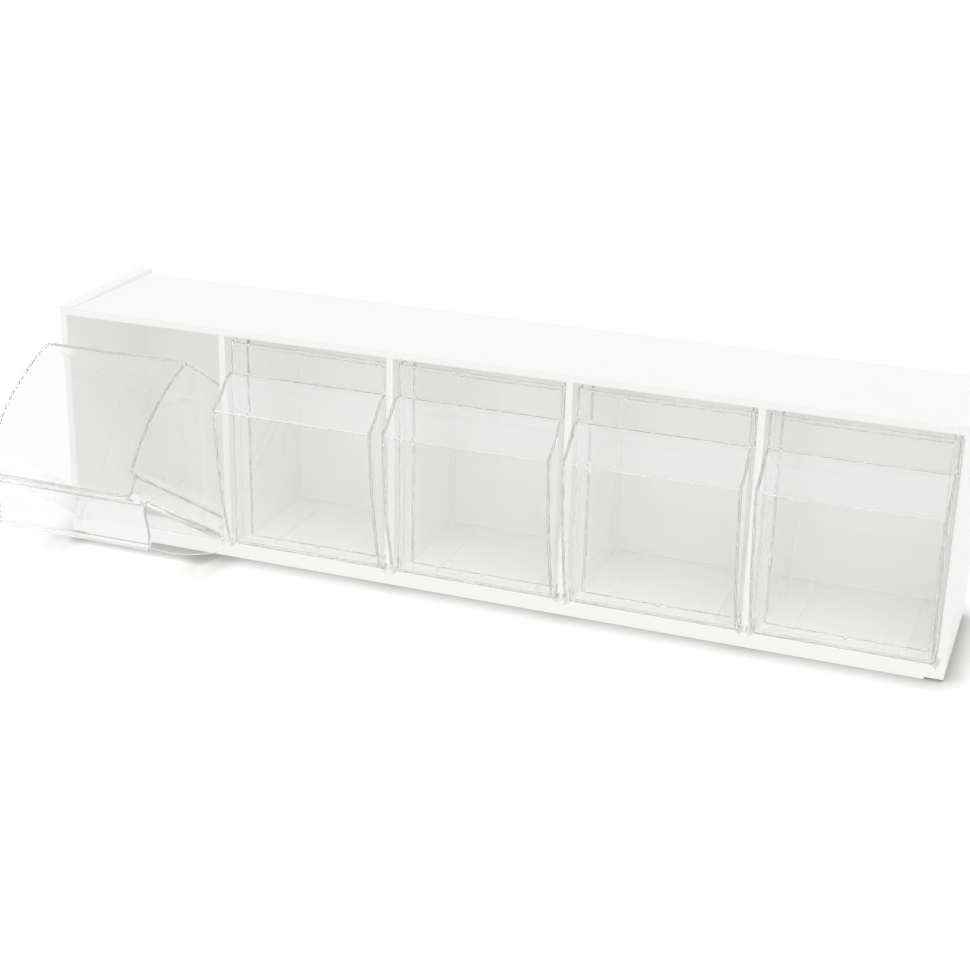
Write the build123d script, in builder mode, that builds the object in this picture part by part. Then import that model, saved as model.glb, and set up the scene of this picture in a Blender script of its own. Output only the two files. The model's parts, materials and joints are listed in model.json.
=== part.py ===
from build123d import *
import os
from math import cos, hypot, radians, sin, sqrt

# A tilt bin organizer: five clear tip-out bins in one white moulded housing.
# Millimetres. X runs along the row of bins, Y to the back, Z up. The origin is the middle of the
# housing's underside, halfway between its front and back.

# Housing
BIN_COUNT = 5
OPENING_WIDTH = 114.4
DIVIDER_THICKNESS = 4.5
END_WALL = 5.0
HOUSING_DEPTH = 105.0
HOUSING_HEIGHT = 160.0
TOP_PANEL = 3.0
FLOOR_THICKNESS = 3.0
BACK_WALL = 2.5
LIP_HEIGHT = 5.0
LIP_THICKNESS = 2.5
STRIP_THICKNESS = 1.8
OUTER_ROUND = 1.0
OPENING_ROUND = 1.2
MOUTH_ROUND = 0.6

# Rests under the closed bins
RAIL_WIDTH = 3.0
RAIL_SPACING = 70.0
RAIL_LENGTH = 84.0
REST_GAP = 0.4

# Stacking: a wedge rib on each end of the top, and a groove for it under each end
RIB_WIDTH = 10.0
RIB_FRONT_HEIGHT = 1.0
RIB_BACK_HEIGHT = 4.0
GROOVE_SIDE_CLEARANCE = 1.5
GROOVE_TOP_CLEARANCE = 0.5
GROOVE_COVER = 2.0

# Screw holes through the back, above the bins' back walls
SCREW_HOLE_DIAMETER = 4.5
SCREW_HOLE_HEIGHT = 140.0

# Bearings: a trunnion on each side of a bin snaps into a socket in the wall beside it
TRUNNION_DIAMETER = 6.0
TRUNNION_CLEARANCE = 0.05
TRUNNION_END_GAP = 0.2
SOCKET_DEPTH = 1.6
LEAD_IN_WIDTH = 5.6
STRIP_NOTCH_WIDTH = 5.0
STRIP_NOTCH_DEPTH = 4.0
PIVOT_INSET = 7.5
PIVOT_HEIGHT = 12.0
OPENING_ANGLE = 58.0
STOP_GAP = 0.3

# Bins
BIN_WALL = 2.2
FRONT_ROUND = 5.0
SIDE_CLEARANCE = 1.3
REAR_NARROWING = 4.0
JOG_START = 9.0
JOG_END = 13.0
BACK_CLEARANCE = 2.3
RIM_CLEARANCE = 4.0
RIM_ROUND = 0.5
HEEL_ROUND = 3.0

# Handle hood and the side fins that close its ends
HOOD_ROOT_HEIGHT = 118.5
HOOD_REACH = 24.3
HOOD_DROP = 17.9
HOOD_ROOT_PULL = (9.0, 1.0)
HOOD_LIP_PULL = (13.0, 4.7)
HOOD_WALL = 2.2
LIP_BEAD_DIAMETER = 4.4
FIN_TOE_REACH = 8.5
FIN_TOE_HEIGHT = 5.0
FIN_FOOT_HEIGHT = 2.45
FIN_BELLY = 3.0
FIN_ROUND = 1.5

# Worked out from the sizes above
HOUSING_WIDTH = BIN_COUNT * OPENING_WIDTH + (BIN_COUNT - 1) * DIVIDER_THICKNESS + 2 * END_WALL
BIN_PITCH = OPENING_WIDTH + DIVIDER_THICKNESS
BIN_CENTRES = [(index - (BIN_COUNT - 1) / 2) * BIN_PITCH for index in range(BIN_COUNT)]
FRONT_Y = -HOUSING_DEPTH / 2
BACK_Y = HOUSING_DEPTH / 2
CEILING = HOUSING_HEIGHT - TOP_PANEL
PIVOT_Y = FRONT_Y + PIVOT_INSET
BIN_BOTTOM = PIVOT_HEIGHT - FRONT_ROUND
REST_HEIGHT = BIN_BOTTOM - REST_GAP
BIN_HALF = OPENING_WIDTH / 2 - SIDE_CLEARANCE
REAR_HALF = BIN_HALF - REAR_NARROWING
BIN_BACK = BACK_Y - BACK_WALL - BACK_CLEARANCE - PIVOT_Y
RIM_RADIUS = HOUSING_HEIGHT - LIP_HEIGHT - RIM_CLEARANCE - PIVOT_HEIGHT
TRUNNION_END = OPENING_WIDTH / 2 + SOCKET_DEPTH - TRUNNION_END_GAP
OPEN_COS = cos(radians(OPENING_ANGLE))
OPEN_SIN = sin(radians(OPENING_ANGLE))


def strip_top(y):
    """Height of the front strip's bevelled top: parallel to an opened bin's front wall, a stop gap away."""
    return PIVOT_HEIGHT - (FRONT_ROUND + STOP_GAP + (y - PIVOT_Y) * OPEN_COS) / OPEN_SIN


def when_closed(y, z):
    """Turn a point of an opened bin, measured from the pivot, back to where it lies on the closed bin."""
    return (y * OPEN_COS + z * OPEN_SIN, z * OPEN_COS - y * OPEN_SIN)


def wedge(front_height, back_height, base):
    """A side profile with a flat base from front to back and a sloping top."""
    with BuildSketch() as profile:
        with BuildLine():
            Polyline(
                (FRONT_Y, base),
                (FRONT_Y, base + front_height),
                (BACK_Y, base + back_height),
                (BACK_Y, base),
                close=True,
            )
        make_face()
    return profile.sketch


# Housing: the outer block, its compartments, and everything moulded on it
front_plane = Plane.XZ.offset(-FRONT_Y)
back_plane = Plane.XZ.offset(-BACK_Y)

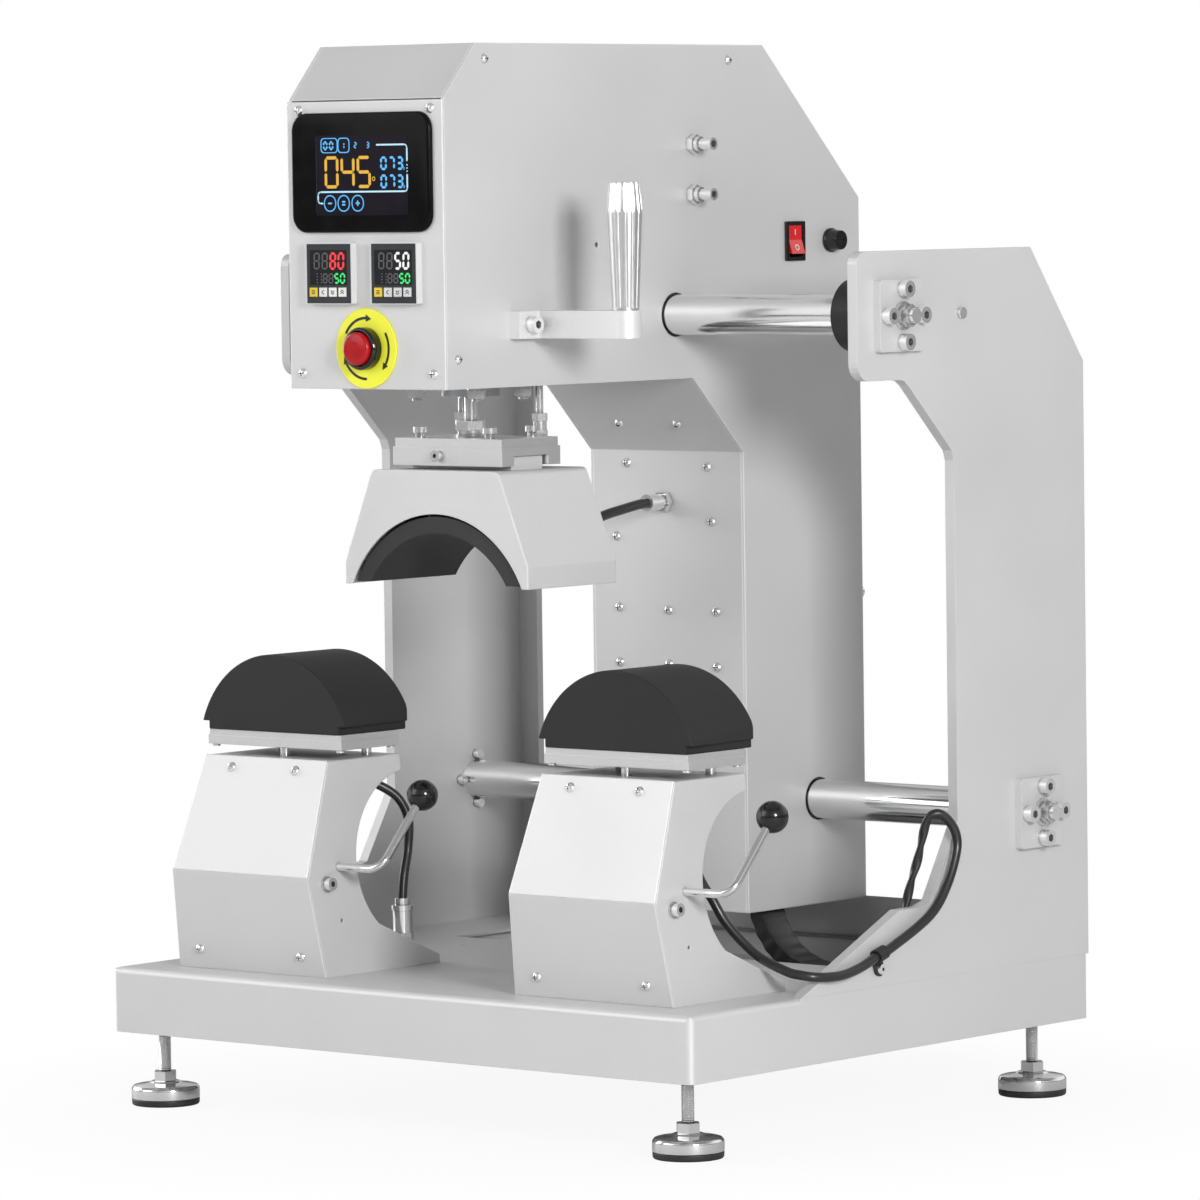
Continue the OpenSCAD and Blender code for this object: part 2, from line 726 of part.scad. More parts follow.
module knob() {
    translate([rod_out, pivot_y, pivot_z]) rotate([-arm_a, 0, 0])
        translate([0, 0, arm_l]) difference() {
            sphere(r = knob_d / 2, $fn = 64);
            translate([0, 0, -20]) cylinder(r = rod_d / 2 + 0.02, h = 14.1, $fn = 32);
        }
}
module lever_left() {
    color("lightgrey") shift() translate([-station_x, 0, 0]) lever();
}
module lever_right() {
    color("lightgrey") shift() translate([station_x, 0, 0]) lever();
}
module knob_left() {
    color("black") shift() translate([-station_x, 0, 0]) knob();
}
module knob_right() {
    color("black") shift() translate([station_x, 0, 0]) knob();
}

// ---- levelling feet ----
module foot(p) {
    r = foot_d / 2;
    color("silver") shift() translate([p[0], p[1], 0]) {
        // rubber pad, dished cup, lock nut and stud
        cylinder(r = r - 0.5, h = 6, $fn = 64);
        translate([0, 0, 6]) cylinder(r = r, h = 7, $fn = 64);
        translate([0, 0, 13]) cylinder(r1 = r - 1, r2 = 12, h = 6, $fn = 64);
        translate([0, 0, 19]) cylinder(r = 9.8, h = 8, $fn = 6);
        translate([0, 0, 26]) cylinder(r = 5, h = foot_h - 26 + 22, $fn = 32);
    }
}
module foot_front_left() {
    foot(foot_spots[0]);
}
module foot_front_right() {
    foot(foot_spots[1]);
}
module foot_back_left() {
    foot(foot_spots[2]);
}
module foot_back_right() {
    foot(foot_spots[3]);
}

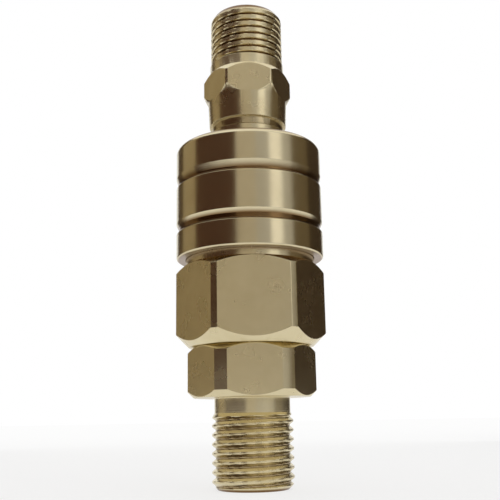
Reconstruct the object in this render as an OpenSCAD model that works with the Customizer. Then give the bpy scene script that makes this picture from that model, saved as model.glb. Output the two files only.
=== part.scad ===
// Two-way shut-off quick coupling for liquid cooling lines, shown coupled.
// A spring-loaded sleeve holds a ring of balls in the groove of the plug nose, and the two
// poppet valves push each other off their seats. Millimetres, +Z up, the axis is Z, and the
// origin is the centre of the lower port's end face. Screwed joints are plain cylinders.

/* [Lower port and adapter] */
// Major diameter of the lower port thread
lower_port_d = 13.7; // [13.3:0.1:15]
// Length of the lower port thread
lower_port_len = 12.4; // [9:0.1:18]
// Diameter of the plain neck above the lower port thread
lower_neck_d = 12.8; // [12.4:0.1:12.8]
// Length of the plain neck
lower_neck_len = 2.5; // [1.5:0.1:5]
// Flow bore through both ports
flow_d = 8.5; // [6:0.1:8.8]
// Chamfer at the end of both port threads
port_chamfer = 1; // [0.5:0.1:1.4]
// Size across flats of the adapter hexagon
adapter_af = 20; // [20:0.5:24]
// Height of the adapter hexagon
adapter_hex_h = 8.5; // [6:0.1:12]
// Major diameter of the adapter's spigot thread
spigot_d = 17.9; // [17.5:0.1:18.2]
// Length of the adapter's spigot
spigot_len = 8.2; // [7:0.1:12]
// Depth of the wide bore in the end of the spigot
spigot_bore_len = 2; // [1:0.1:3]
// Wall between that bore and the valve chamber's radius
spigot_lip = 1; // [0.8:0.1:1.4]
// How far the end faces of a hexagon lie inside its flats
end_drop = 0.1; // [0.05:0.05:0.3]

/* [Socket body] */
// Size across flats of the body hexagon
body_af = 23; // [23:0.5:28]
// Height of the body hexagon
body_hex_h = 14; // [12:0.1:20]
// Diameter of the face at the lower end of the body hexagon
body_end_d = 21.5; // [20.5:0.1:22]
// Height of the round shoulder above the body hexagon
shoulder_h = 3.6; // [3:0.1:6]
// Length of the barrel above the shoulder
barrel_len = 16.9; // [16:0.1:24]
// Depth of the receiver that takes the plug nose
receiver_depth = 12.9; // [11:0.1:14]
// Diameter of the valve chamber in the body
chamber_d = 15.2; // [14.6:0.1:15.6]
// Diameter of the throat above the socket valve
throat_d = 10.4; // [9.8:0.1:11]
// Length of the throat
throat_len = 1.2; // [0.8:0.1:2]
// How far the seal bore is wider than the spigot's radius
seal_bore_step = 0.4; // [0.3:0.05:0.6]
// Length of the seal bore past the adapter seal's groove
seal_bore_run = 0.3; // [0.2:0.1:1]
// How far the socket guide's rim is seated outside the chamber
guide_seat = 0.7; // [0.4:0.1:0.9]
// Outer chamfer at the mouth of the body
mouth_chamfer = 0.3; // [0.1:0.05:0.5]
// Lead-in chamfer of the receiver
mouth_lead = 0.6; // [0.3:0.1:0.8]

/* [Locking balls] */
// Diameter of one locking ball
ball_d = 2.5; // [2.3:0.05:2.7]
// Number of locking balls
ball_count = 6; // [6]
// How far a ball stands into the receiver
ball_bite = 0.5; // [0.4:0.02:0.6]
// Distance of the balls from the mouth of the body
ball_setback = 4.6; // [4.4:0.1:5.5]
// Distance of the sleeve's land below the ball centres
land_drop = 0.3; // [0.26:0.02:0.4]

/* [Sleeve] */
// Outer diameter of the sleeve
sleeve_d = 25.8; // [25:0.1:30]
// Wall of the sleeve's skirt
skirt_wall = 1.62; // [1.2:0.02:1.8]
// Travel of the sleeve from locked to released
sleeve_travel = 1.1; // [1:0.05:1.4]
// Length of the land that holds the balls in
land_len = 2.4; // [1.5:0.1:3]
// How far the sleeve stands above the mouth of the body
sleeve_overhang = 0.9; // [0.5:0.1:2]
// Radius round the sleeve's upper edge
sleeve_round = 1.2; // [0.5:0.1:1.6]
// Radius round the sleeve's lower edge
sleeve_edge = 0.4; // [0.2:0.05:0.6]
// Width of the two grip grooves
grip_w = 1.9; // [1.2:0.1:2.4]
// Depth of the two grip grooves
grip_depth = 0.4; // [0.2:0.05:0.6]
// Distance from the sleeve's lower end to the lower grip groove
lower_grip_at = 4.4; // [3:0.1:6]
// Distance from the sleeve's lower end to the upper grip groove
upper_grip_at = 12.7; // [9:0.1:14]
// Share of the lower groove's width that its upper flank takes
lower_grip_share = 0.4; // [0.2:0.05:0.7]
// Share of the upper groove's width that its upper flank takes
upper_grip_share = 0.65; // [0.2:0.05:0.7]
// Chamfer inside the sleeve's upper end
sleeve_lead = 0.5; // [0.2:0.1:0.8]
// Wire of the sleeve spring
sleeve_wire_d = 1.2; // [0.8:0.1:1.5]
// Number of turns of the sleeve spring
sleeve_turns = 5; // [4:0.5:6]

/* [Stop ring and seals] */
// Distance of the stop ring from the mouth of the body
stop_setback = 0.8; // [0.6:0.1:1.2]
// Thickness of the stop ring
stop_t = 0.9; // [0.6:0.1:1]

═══

From the first line of the data through the line with "REST_GAP = 0.4", quote each line exactly and add nothing else.

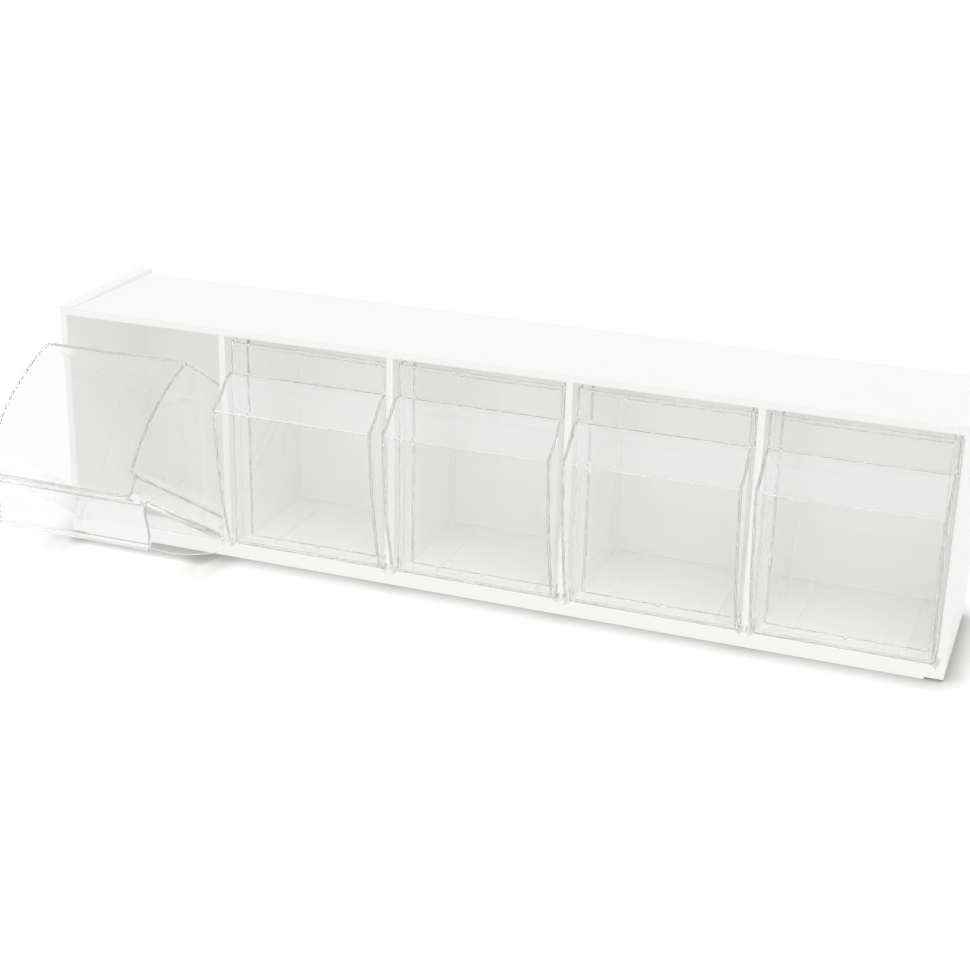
Write the build123d script, in builder mode, that builds the object in this picture part by part. Then import that model, saved as model.glb, and set up the scene of this picture in a Blender script of its own. Output only the two files. The model's parts, materials and joints are listed in model.json.
=== part.py ===
from build123d import *
import os
from math import cos, hypot, radians, sin, sqrt

# A tilt bin organizer: five clear tip-out bins in one white moulded housing.
# Millimetres. X runs along the row of bins, Y to the back, Z up. The origin is the middle of the
# housing's underside, halfway between its front and back.

# Housing
BIN_COUNT = 5
OPENING_WIDTH = 114.4
DIVIDER_THICKNESS = 4.5
END_WALL = 5.0
HOUSING_DEPTH = 105.0
HOUSING_HEIGHT = 160.0
TOP_PANEL = 3.0
FLOOR_THICKNESS = 3.0
BACK_WALL = 2.5
LIP_HEIGHT = 5.0
LIP_THICKNESS = 2.5
STRIP_THICKNESS = 1.8
OUTER_ROUND = 1.0
OPENING_ROUND = 1.2
MOUTH_ROUND = 0.6

# Rests under the closed bins
RAIL_WIDTH = 3.0
RAIL_SPACING = 70.0
RAIL_LENGTH = 84.0
REST_GAP = 0.4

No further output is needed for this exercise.